Having demonstrated, by means of tender of evidentiary facts, that a plenary trial is required with respect to their allegations, defendants should be allowed to pursue further discovery and present their evidence to a trier of fact. (See Terranova v Emil, 20 N.Y.2d 493.)

Inasmuch as these cases must be remitted for trial, we need not discuss defendants' remaining contentions. Suffice it to say, those issues are fully explored in First Int. Bank of Israel v Blankstein & Son (supra) and the principles stated therein are equally applicable here.

Accordingly, in each case, the order of the Appellate Division should be reversed, with costs, and plaintiff's motion for summary judgment denied.

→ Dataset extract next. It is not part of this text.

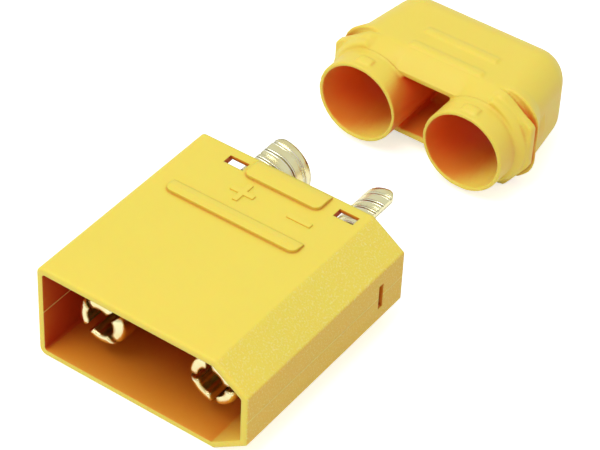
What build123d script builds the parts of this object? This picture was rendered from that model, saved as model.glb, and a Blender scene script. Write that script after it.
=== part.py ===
from build123d import *
import os

# Battery connector: a moulded housing with two pins and solder cups, and the end cap that
# snaps on behind it, drawn as it lies when it has been pulled straight back off the housing.
# Millimetres. X runs across the width, Y from the mating end to the cable end, Z up.
# The origin is under the middle of the whole length, on the surface that it lies on.

# Mating standard: contact centres and pin
contact_pitch = 10.9
pin_diameter = 4.5

# Housing, outside
housing_width = 20.5
housing_height = 9.3
housing_length = 21.0
bevel_across = 3.1
bevel_down = 2.15
square_corner = 0.7
bevel_corner = 0.3
rim_round = 0.2

# Housing, inside
housing_wall = 0.6
inner_corner = 0.3
shroud_depth = 13.0
bulkhead_thickness = 3.5

# Raised bar and raised pad on the top face
relief_height = 0.28
relief_corner = 0.6
bar_left = -8.05
bar_right = 4.8
bar_width = 1.4
bar_from_rear = 6.3
pad_left = -4.1
pad_right = 3.3
pad_length = 2.1
pad_from_rear = 0.25

# Windows for the cap's catches, and the slots in the side walls
window_width = 1.9
window_length = 1.0
window_from_rear = 0.9
lead_in_height = 0.25
side_slot_length = 0.6
side_slot_height = 2.4
side_slot_from_rear = 2.8

# Contacts
pin_setback = 1.8
pin_bore_diameter = 2.7
pin_bore_depth = 9.0
pin_nose = 0.55
bore_mouth = 0.3
leaf_slot_width = 0.65
leaf_slot_depth = 8.2
collar_diameter = 5.2
press_gap = 0.02
shoulder_diameter = 6.2
shoulder_thickness = 0.6
cup_diameter = 5.8
cup_wall = 0.55
cup_reach = 5.3
cup_floor = 0.9
cup_lip = 0.5
cup_corner = 0.8
cup_open_length = 7.0
cup_groove = 0.2
cup_groove_spacing = 1.9
cup_groove_count = 3
slot_turn_positive = 45
slot_turn_negative = 9

# Cap
cap_standoff = 16.1
cap_length = 13.2
cap_clearance = 0.1
tube_wall = 0.35
tube_length = 2.5
bead_thickness = 0.9
bead_inset = 0.1
bead_bevel = 0.5
flange_thickness = 0.8
flange_inset = 0.1
flange_corner = 0.7
groove_width = 0.45
groove_inset = 0.3
waist_length = 1.65
waist_inset = 0.85
body_round = 3.0
rear_inset = 1.8
pocket_half_height = 2.8
pocket_depth = 5.0
bore_straight = 4.65
throat_depth = 8.4
throat_radius = 3.2
throat_shift = 0.45
cable_diameter = 5.5
cable_pitch = 8.6
catch_width = 1.45
catch_length = 0.8
catch_height = 0.2
rib_width = 0.8
rib_height = 0.18
rib_length = 7.2
rib_shift = 0.4
rib_first = 4.95
rib_second = 7.35

# Worked out from the sizes above
axis_z = housing_height / 2
contact_x = contact_pitch / 2
half_width = housing_width / 2
overall_length = housing_length + cap_standoff + cap_length
front_y = -overall_length / 2
rear_y = front_y + housing_length
bulkhead_front = front_y + shroud_depth
bulkhead_rear = bulkhead_front + bulkhead_thickness
window_y = rear_y - window_from_rear - window_length / 2
pin_tip = front_y + pin_setback
cup_start = bulkhead_rear + shoulder_thickness
cup_end = rear_y + cup_reach
rim_y = rear_y + cap_standoff
bead_y = rim_y + tube_length
flange_y = bead_y + bead_thickness
groove_y = flange_y + flange_thickness
body_y = groove_y + groove_width
waist_y = body_y + waist_length
cap_end = rim_y + cap_length
tube_radius = axis_z - housing_wall - cap_clearance
bore_radius = tube_radius - tube_wall
flange_half = half_width - flange_inset
catch_y = rim_y + tube_length + window_y - rear_y
overshoot = 1.0


def across(y):
    """Plane that cuts square across the connector at y."""
    return Plane.XZ.offset(-y)


def keyed_outline(y, inset, left_corner, right_corner):
    """Housing outline: left corners square, right corners bevelled."""
    with BuildSketch(across(y)) as outline:
        with BuildLine():
            Polyline(
                (-half_width, 0),
                (half_width - bevel_across, 0),
                (half_width, bevel_down),
                (half_width, housing_height - bevel_down),
                (half_width - bevel_across, housing_height),
                (-half_width, housing_height),
                close=True,
            )
        make_face()
        if inset:
            offset(amount=-inset, kind=Kind.INTERSECTION, mode=Mode.REPLACE)
        fillet(outline.vertices().group_by(Axis.X)[0], left_corner)
        fillet(outline.vertices().filter_by_position(Axis.X, 0, half_width), right_corner)
    return outline.sketch


def bevelled_outline(y, half, corner):
    """Cap outline: all four corners bevelled."""
    with BuildSketch(across(y)) as outline:
        with Locations((0, axis_z)):
            Rectangle(2 * half, housing_height)
        chamfer(outline.vertices().group_by(Axis.X)[0], bevel_down, bevel_across)
        chamfer(outline.vertices().group_by(Axis.X)[-1], bevel_down, bevel_across)
        if corner:
            fillet(outline.vertices(), corner)
    return outline.sketch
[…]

In each case: Order reversed, etc.

NOTES

[1] Defendants contend that Israeli, rather than New York, law should be applied. We disagree. The businesses of Rosen and Consolidated are located in New York and plaintiff does business here through a wholly owned subsidiary, the Israel Discount Bank of New York. Furthermore, many of the underlying diamond transactions took place, at least in part, in New York, and some of the subject notes were made and dishonored here. We believe, therefore, that a sufficient relationship exists between the disputed transactions and this State to justify the application of New York law. (See Uniform Commercial Code, § 1-105, subd [1].) Moreover, this State has a strong interest in regulating commercial transactions which take place largely within its boundaries. (Intercontinental Planning v Daystrom, Inc., 24 N.Y.2d 372, 385.)

[2] Inasmuch as the issue was neither briefed nor argued, we express no opinion as to the applicability of subdivision (2) of section 3-305 of the Uniform Commercial Code to the facts of this case.